Reason 3: he’s making a decision purely based on how I sound on the phone. I haven’t seen him in person since January, and a few weeks after that, I ended up in the day hospital after being talked down from a bridge. Without seeing me face to face, how does he know how I really am? Can he tell whether I’m ‘kempt’ (that classic psychiatric demarcation of whether someone is Mad or not), or speaking to him in unwashed pyjamas? Does he know if I’m calm and composed, or shaking with anxiety? Okay, I’m doing well at the moment, but can he confidently make that decision on the basis of two phone calls?
The irony (or maybe hypocrisy) is that the day after my last phone appointment, I received a generic letter from the CMHT. It read:
‘I know that this [lockdown 2] is likely to be a time of increased anxiety for you, and I want to reassure you the NHS and [name of trust] are working very hard to ensure our service users feel supported and that you and our staff feel safe during this uncertain time.
‘Staff will be in touch if there are going to be any changes to the way we deliver your care and support, otherwise please assume that the service you are currently receiving will continue as usual.’
Continue as usual? I’d literally been told just 24 hours earlier that I was to be discharged. And while my care coordinator is trying to find out what’s going on, I don’t hold much hope of the decision changing.
I feel much empathy for people who have suffered mentally as a result of the pandemic, whether through loneliness, unemployment, bereavement, or working on ICU wards and witnessing multiple deaths. But there’s a difference between the reactionary onset of depression or anxiety caused by Covid-related issues and enduring severe mental illness.
To me, it seems pretty obvious what’s going on. Mental health trusts are under pressure to keep waiting lists down for new referrals – under 18 weeks is the aim. It’s also within their interests to ‘fix’ people quickly, whether through six months of meds or six sessions of CBT, so they have demonstrable success rates.
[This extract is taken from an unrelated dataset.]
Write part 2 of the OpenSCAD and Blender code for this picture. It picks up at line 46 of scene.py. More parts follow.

Those of us with long-term mental illness and/or complex presentations, however, are bad for their stats. Many of us have been under secondary services for years with no drastic improvement. We take up valuable caseload space with no end in sight, monitored, managed and maintained with no realistic hope of being ‘cured.’
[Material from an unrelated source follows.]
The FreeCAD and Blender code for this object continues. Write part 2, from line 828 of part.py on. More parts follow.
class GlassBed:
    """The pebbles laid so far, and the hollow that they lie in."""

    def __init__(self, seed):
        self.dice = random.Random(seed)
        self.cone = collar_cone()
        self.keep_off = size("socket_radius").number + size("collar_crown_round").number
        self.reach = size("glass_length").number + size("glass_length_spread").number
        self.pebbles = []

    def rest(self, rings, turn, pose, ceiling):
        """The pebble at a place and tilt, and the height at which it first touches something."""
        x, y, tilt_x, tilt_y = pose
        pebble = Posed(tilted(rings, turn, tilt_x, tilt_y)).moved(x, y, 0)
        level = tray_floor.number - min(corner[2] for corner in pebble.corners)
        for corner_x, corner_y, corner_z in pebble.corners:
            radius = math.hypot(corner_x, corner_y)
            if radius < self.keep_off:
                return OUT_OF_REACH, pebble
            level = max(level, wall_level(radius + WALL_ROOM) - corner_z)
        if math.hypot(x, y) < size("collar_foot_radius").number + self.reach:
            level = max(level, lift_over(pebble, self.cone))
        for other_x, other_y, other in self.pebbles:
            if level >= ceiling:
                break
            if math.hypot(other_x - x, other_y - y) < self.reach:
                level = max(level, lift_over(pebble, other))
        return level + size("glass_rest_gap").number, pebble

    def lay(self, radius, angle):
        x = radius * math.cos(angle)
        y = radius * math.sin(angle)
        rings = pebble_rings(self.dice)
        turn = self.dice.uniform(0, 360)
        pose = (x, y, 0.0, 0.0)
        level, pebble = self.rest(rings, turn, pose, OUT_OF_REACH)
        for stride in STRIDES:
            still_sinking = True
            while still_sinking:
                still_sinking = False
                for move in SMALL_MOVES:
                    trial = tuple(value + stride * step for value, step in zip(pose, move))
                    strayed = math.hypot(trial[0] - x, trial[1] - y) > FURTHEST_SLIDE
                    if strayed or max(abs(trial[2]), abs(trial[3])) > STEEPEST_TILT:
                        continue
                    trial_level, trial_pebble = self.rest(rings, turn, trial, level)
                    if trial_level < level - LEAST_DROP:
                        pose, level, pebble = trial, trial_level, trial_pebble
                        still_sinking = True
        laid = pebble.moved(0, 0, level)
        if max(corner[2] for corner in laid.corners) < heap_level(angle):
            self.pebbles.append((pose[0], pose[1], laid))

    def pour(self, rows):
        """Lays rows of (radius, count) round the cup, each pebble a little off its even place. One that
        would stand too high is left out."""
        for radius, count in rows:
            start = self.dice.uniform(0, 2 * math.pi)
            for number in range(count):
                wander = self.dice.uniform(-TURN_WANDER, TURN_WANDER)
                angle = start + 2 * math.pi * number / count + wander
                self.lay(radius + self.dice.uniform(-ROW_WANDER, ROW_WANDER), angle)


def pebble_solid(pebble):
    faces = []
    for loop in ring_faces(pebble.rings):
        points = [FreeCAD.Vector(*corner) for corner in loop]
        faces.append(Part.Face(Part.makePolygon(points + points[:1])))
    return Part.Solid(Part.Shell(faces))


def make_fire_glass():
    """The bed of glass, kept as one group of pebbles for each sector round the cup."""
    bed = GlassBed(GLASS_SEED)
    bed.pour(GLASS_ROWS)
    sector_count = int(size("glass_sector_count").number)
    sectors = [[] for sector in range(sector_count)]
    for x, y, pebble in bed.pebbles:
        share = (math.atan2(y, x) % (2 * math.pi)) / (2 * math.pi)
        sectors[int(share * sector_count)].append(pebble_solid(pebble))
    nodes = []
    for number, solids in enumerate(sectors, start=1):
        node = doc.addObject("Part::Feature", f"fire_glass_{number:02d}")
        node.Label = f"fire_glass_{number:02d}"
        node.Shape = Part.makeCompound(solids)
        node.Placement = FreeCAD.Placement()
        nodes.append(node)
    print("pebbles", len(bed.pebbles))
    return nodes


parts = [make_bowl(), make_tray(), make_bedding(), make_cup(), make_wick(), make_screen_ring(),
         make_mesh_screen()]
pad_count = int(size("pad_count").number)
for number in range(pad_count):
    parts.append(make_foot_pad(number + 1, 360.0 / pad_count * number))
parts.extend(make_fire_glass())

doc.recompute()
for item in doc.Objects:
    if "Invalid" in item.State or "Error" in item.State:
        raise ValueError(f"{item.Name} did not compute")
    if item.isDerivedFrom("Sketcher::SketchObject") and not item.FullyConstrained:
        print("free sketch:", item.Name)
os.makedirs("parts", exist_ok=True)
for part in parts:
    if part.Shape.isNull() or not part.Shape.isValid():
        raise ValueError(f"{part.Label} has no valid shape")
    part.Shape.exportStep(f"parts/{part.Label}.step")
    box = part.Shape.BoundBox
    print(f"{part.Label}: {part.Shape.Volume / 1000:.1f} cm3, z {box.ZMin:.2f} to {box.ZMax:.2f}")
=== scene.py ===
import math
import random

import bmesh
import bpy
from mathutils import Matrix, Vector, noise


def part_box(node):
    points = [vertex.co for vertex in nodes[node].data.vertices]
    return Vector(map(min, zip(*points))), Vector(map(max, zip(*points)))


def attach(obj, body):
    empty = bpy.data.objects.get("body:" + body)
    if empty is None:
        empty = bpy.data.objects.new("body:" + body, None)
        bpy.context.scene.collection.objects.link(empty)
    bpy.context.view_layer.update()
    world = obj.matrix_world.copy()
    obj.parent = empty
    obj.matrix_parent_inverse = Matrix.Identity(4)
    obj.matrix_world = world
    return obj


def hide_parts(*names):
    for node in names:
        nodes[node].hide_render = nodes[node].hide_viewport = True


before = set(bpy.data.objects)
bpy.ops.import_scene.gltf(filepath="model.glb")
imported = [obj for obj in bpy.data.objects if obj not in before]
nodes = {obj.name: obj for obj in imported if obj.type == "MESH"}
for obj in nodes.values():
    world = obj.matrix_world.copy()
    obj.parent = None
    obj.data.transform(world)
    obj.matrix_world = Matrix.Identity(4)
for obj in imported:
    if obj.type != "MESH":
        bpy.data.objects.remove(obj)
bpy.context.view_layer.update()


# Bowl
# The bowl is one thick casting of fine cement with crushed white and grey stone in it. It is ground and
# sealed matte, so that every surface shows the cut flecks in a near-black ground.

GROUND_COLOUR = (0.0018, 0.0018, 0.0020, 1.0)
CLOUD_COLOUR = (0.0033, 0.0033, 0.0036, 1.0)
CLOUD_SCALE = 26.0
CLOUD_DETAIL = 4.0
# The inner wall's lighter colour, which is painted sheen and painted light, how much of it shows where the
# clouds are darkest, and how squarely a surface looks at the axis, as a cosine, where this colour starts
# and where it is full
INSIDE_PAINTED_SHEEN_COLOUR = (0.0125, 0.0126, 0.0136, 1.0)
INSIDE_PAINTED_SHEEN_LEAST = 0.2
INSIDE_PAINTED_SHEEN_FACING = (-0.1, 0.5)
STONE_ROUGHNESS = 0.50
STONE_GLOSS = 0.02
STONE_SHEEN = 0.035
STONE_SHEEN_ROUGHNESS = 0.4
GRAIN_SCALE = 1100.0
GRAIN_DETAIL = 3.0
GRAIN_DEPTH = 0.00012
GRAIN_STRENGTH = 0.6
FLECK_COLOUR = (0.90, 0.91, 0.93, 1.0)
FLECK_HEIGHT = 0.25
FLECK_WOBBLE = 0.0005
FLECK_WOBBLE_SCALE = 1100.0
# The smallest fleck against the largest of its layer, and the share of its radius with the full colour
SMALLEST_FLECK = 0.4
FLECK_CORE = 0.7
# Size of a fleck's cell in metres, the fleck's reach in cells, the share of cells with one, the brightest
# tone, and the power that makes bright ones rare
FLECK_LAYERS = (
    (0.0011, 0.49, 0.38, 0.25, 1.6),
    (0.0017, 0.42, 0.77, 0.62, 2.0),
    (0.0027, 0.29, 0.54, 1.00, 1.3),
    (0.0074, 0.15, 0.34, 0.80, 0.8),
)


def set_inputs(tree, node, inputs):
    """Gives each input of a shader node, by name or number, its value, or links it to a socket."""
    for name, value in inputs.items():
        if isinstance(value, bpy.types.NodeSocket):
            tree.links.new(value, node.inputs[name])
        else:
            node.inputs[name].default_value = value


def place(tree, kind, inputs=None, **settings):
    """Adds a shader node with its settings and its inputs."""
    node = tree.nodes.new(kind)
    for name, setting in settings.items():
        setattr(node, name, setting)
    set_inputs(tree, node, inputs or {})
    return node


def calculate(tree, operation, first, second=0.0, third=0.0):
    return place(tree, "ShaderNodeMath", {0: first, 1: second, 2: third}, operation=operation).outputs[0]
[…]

And that’s why they’re off-rolling us. To make room for people who are likely to be a quick fix and show that the service gets results. I’d like to think they want to help people get better, too, at least on an individual level as doctors, nurses and social workers, if not at board level, but I question the ethics, decision-making and safety of choosing to ditch patients who spend large parts of their time very unwell. It feels a little like discharging a patient in need of a hip replacement to treat someone with a sprained ankle.
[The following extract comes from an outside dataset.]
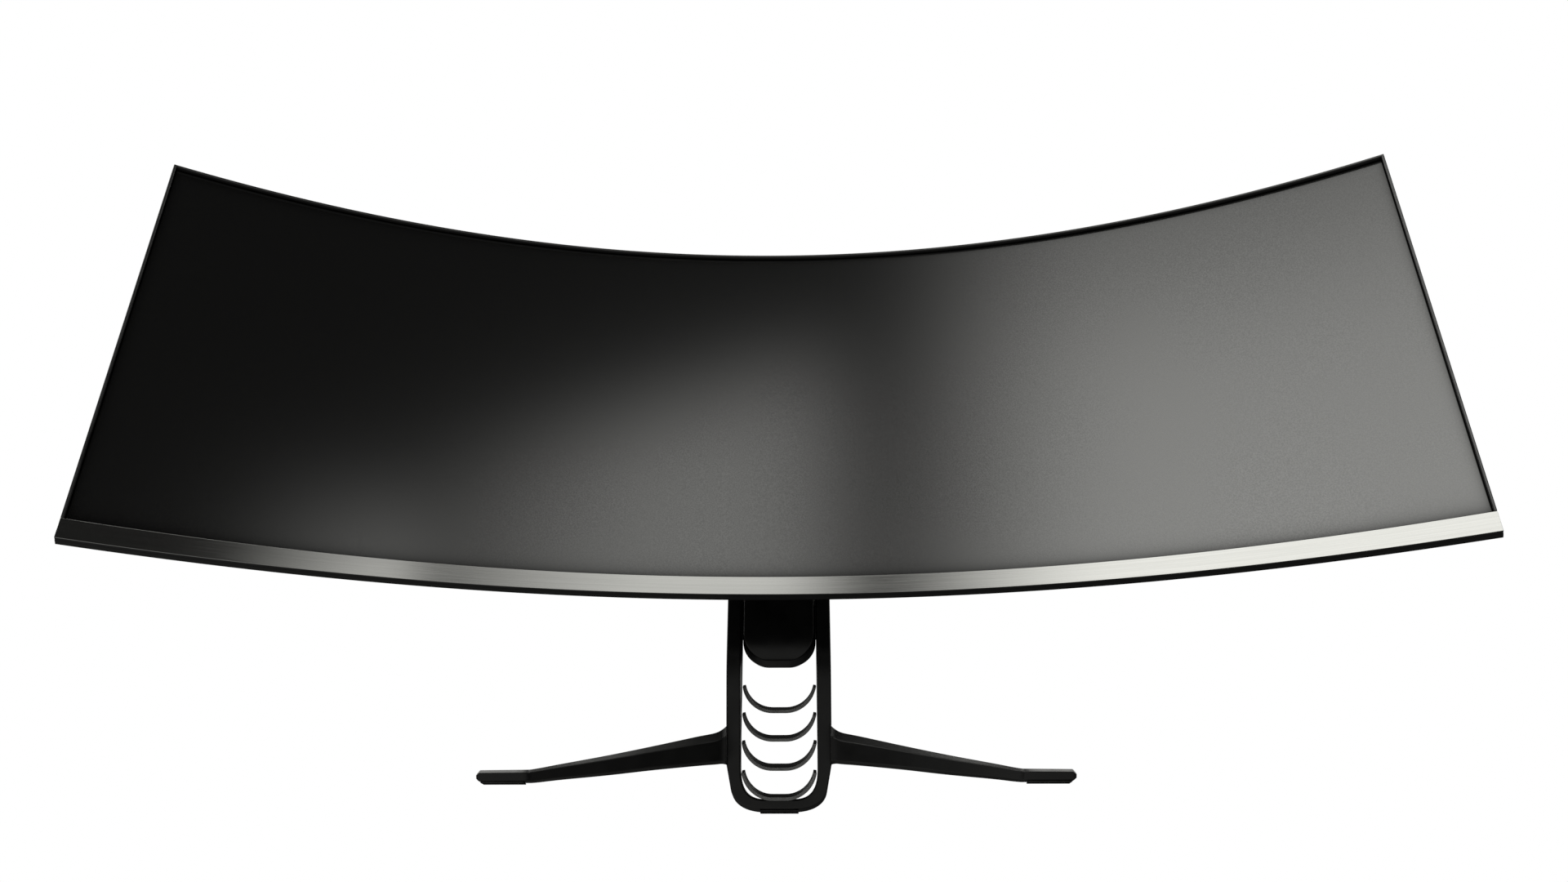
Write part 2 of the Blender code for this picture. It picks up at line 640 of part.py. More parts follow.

I don’t think I’m anything special. I know I shouldn’t feel entitled to be under the CMHT. My care coordinator may yet be able to pull strings so that I’m not left unsupported, but this isn’t just about me. I’m in the fortunate position – unlike many, many others with severe mental illness – that I can go private if need be, but this is systemic, and it’s not right.
People will die, not with Covid, but because Covid-related mental health issues have cast them out of services that they still need. There will be a hidden cost to this pandemic, and I’m afraid that it will be paid with Mad people’s lives.